At about the same time, six blocks away, another would-be assassin forced his way into the home of Secretary of State William H. Seward. When the assailant’s gun misfired, he used it to bludgeon Frederick Seward, who served as an assistant secretary of state under his father, and then entered the bedroom where William was recuperating from a serious injury caused by a carriage accident the previous week. After slashing the senior Seward’s face repeatedly with a knife, the man escaped on horseback—but not before he had attacked three other men: another of Seward’s sons, a convalescing soldier working as a nurse, and a State Department messenger. Although Frederick was gravely wounded, none of the victims in the Sewards’ home died from their injuries.

Before the night was over, a nationwide hunt had begun for members of the conspiracy, including the two assailants, soon identified as John Wilkes Booth and Lewis Powell (alias Payne).

Secretary of the Navy Gideon Welles learned of these events moments after going to bed for the night. He rushed first to the Sewards’ home, then to the theater, and finally to the bedside of the dying President. On Tuesday, exhausted and still overwhelmed, Welles jotted down in his diary the details of the tragedy “for future use, for they are fresh in my mind and may pass away with me but cannot ever be forgotten by me.” He also described the preparations for the funeral and the jockeying for power by various officials, particularly Secretary of War Edwin Stanton, as soon as Andrew Johnson had been sworn in as the 17th President.

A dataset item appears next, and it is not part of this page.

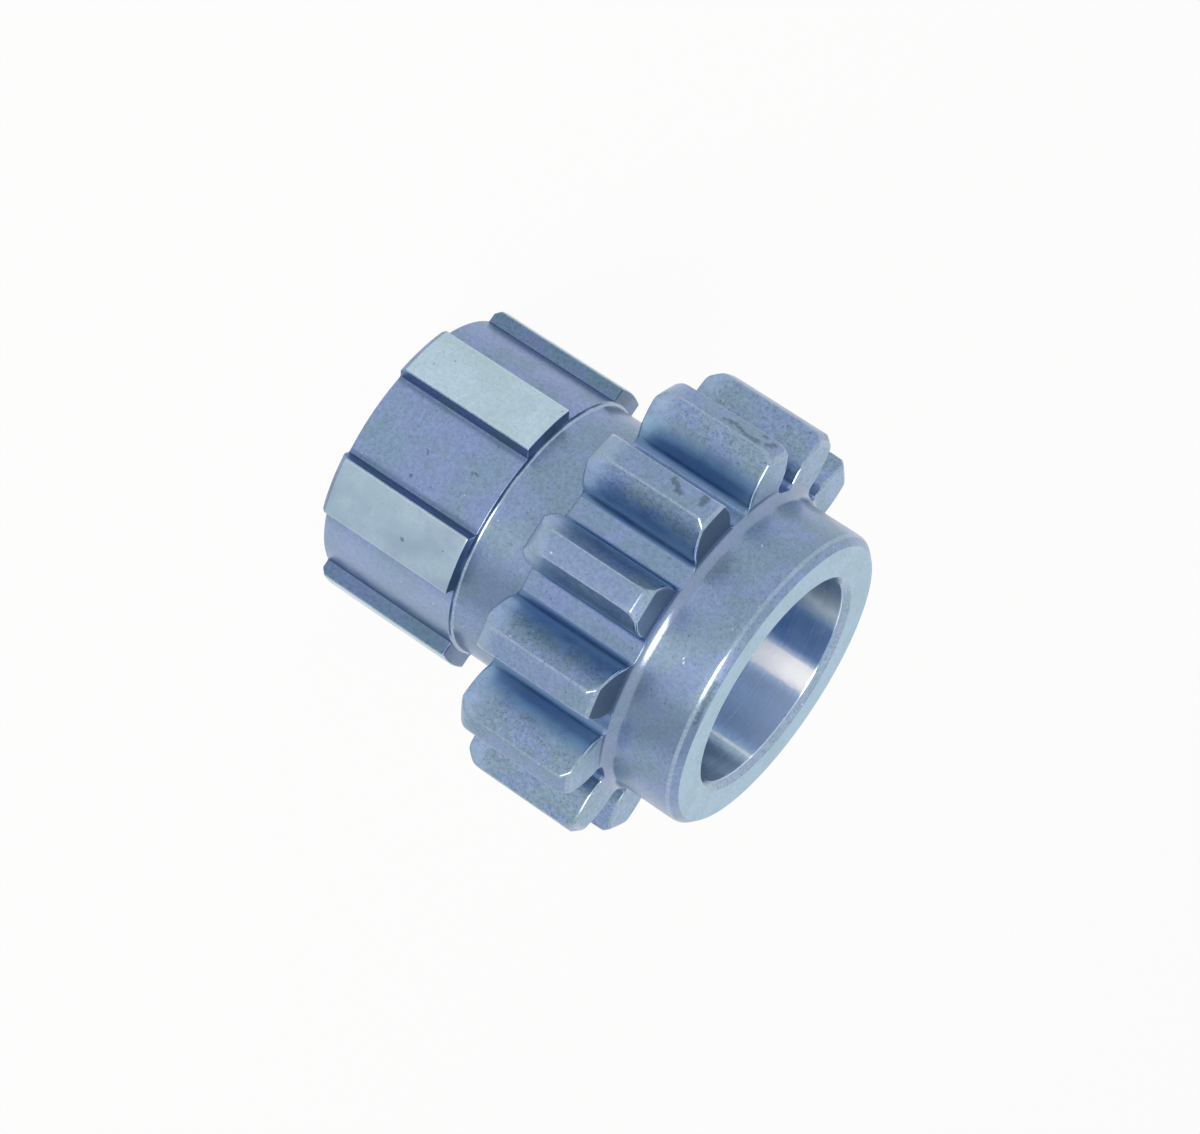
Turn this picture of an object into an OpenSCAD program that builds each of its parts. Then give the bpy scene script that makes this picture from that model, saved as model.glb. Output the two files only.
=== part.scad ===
// Clutch gear: one piece of hardened steel with a ground through bore.
// It stands on its splined hub end, with the plain collar up and the bore along Z.
// From the bottom: six wide splines, a relieved neck, a stub tooth spur gear and the collar.

/* [Bore] */
// Diameter of the ground through bore
bore_d = 25.4; // [22:0.1:28]
// Chamfer at each mouth of the bore, equal along and across
bore_chamfer = 0.7; // [0.2:0.05:1]

/* [Splined hub] */
// Number of splines
spline_count = 6; // [4:1:8]
// Diameter over the ground tops of the splines
spline_d = 35.7; // [34:0.1:38]
// Width of one spline across its parallel flanks
spline_w = 7.1; // [5:0.1:9]
// Depth of the grooves below the spline tops
spline_depth = 1.65; // [1:0.05:2]
// Length of the splines from the hub end to their shoulder
spline_len = 17.5; // [12:0.1:24]
// Chamfer on the free ends of the splines, equal along and across
spline_chamfer = 0.65; // [0.2:0.05:0.9]

/* [Neck] */
// Length of the neck between the spline shoulder and the gear
neck_len = 8.2; // [5:0.1:14]
// Depth of the neck below the floors of the spline grooves
neck_relief = 0.5; // [0.2:0.05:0.8]
// Fillet radius at the foot of the spline shoulder
shoulder_fillet = 0.45; // [0.2:0.05:0.7]
// Fillet radius at the gear end of the neck
neck_fillet = 0.8; // [0.3:0.1:1.5]

/* [Gear] */
// Number of teeth
tooth_count = 13; // [12:1:18]
// Module, the pitch diameter divided by the number of teeth
tooth_module = 3.5; // [3.3:0.05:4.2]
// Pressure angle in degrees
pressure_angle = 25; // [20:0.5:27]
// Tooth height above the pitch circle
addendum = 2.65; // [2:0.05:3]
// Tooth depth below the pitch circle
dedendum = 3.85; // [3:0.05:4.2]
// Tooth thickness on the pitch circle
tooth_w = 5.5; // [5:0.05:5.8]
// Fillet radius at the bottom of each tooth gap
root_fillet = 0.8; // [0.3:0.05:1]
// Face width of the gear
gear_w = 14.9; // [10:0.1:24]
// Angle in degrees from the middle of a spline to the nearest tooth
tooth_phase = -3.3; // [-14:0.1:14]
// Chamfer on the tooth ends towards the hub, equal along and across
hub_side_chamfer = 1.2; // [0.4:0.05:2]
// Chamfer on the tooth ends towards the collar, equal along and across
collar_side_chamfer = 0.9; // [0.4:0.05:2]

/* [Collar] */
// Length of the collar beyond the gear
collar_len = 8.9; // [5:0.1:14]
// Depth of the collar surface below the bottoms of the tooth gaps
collar_relief = 0.75; // [0.2:0.05:1.2]
// Fillet radius between the collar and the gear face
collar_fillet = 1.25; // [0.5:0.05:1.5]
// Chamfer on the free edge of the collar, equal along and across
collar_chamfer = 0.87; // [0.3:0.01:1.2]

/* [Hidden] */
$fn = 96;
// Segments in a fillet and in a tooth flank
arc_steps = 5;
flank_steps = 6;
// How far the cuts run past the faces that they open
overcut = 0.5;
// Largest share of a step that its fillet takes
fillet_share = 0.9;
bore_r = bore_d / 2;
spline_r = spline_d / 2;
groove_r = spline_r - spline_depth;
neck_r = groove_r - neck_relief;
pitch_r = tooth_module * tooth_count / 2;
base_r = pitch_r * cos(pressure_angle);
tip_r = pitch_r + addendum;
root_r = pitch_r - dedendum;
// Radii at which the fillet of a tooth gap ends and the involute flank begins
foot_r = root_r + root_fillet;
flank_r = max(base_r, foot_r);
collar_r = root_r - collar_relief;
gear_z0 = spline_len + neck_len;
gear_z1 = gear_z0 + gear_w;
total_len = gear_z1 + collar_len;
tooth_pitch = 360 / tooth_count;
spline_pitch = 360 / spline_count;

// Involute function in degrees
function involute(angle) = tan(angle) * 180 / PI - angle;

// Half of the tooth's thickness at its base circle, as an angle
base_half = tooth_w / (2 * pitch_r) * 180 / PI + involute(pressure_angle);

// Half of the tooth's thickness at radius r, as an angle
function tooth_half(r) = base_half - involute(acos(base_r / r));

function polar(r, angle) = [r * cos(angle), r * sin(angle)];

// Half of a tooth gap's outline: fillet, radial foot and involute flank, with the gap centred on X
function gap_side() = concat(
    [for (i = [0 : arc_steps])
        let (turn = 90 - 90 * i / arc_steps)
        let (r = root_r + root_fillet * (1 - sin(turn)))
        let (inset = root_fillet * (1 - cos(turn)) / r * 180 / PI)
        polar(r, tooth_pitch / 2 - tooth_half(flank_r) - inset)],
    [for (i = [foot_r < base_r ? 0 : 1 : flank_steps])
        let (r = flank_r + (tip_r + overcut - flank_r) * i / flank_steps)
        polar(r, tooth_pitch / 2 - tooth_half(r))]
);

function mirrored(points) = [for (i = [len(points) - 1 : -1 : 0]) [points[i].x, -points[i].y]];

// Points of a concave fillet in the profile plane, from angle a0 to angle a1 about its centre
function fillet_points(centre, r, a0, a1) =
    [for (i = [0 : arc_steps]) centre + polar(r, a0 + (a1 - a0) * i / arc_steps)];

// The turned profile, as radius and height
module turned_profile() {
    foot = min(shoulder_fillet, neck_relief * fillet_share);
    polygon(concat(
        [[0, 0], [spline_r - spline_chamfer, 0], [spline_r, spline_chamfer], [spline_r, spline_len]],
        fillet_points([neck_r + foot, spline_len + foot], foot, 270, 180),
        fillet_points([neck_r + neck_fillet, gear_z0 - neck_fillet], neck_fillet, 180, 90),
        [[tip_r - hub_side_chamfer, gear_z0], [tip_r, gear_z0 + hub_side_chamfer]],
        [[tip_r, gear_z1 - collar_side_chamfer], [tip_r - collar_side_chamfer, gear_z1]],
        fillet_points([collar_r + collar_fillet, gear_z1 + collar_fillet], collar_fillet, 270, 180),
        [[collar_r, total_len - collar_chamfer], [collar_r - collar_chamfer, total_len], [0, total_len]]
    ));
}

module turned_blank() {
    rotate_extrude() turned_profile();
}

// The space between two neighbouring splines, with parallel flanks and a round floor
module spline_groove() {
    side = spline_pitch / 2;
    inner = neck_r;
    outer = spline_r / cos(side) + overcut;
    difference() {
        translate([0, 0, -overcut])
            linear_extrude(spline_len + neck_len / 2 + overcut)
                polygon([
                    polar(inner, asin(spline_w / 2 / inner) - side),
                    polar(outer, asin(spline_w / 2 / outer) - side),
                    polar(outer, side - asin(spline_w / 2 / outer)),
                    polar(inner, side - asin(spline_w / 2 / inner))
                ]);
        translate([0, 0, -2 * overcut])
            cylinder(r = groove_r, h = spline_len + neck_len + 2 * overcut);
    }
}

// The space between two neighbouring teeth, cut from the neck to over the collar fillet
module tooth_gap() {
    translate([0, 0, gear_z0 - overcut])
        linear_extrude(gear_w + collar_fillet + 2 * overcut)
            polygon(concat(gap_side(), [[tip_r + 2 * overcut, 0]], mirrored(gap_side())));
}

module bore() {
    mouth_r = bore_r + bore_chamfer;
    translate([0, 0, -overcut])
        cylinder(r = bore_r, h = total_len + 2 * overcut);
    translate([0, 0, -overcut])
        cylinder(r1 = mouth_r + overcut, r2 = bore_r, h = bore_chamfer + overcut);
    translate([0, 0, total_len - bore_chamfer])
        cylinder(r1 = bore_r, r2 = mouth_r + overcut, h = bore_chamfer + overcut);
}

module clutch_gear() {
    color("lightsteelblue")
        difference() {
            turned_blank();
            for (i = [0 : spline_count - 1])
                rotate([0, 0, spline_pitch * (i + 0.5)]) spline_groove();
            for (i = [0 : tooth_count - 1])
                rotate([0, 0, tooth_phase + tooth_pitch * (i + 0.5)]) tooth_gap();
            bore();
        }
}

clutch_gear();
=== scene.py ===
"""Looks of the clutch gear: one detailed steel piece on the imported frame, in a pale, soft studio."""

import math

import bmesh
import bpy
import numpy as np
from mathutils import Matrix, Vector


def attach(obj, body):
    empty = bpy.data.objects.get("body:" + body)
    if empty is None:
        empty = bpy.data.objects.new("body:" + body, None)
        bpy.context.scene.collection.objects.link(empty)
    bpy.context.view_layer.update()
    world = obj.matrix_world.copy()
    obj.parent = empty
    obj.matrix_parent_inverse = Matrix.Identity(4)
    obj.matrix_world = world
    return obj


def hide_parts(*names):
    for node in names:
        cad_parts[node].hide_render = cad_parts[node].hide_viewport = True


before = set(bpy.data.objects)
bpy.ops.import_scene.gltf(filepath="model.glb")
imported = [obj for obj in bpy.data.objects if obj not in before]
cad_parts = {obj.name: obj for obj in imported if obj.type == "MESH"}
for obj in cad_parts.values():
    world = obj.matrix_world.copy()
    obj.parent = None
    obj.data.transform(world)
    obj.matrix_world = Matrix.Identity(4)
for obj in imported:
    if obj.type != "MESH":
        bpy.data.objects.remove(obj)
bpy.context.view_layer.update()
scene = bpy.context.scene

# Sizes in millimetres, as in the CAD source
BORE_R = 12.7
BORE_CHAMFER = 0.7
SPLINES = 6
SPLINE_R = 17.85
SPLINE_HALF_W = 3.55
GROOVE_R = 16.2
SPLINE_LEN = 17.5
SPLINE_CHAMFER = 0.65
NECK_R = 15.7
NECK_FILLET = 0.8
TEETH = 13
TIP_R = 25.4
PITCH_R = 22.75
ROOT_R = 18.9
PRESSURE_ANGLE = math.radians(25)
TOOTH_W = 5.5
ROOT_FILLET = 0.8
TOOTH_PHASE = math.radians(-3.3)
GEAR_Z0 = 25.7
GEAR_Z1 = 40.6
HUB_SIDE_CHAMFER = 1.2
COLLAR_SIDE_CHAMFER = 0.9
COLLAR_R = 18.15
COLLAR_FILLET = 1.25
COLLAR_CHAMFER = 0.87
TOTAL_LEN = 49.5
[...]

Welles extensively emended his diary before his death in 1878, and his son published a revised version in 1911. In 1960 a new edition, which adheres closely to the original, unpolished text of Welles’s diary, appeared at last, and it is this text we present to
Story of the Week readers. The selection is included in the newly published collection, President Lincoln Assassinated!! The Firsthand Story of the Murder, Manhunt, Trial, and Mourning, which gathers over eighty documents relating to one of the most tragic events in our nation’s history.

Note: Montgomery C. Meigs, who met Welles and Stanton at the Sewards’ home the night of the assassination and accompanied them to Lincoln’s bedside, was Quartermaster General of the U.S. Army during the Civil War.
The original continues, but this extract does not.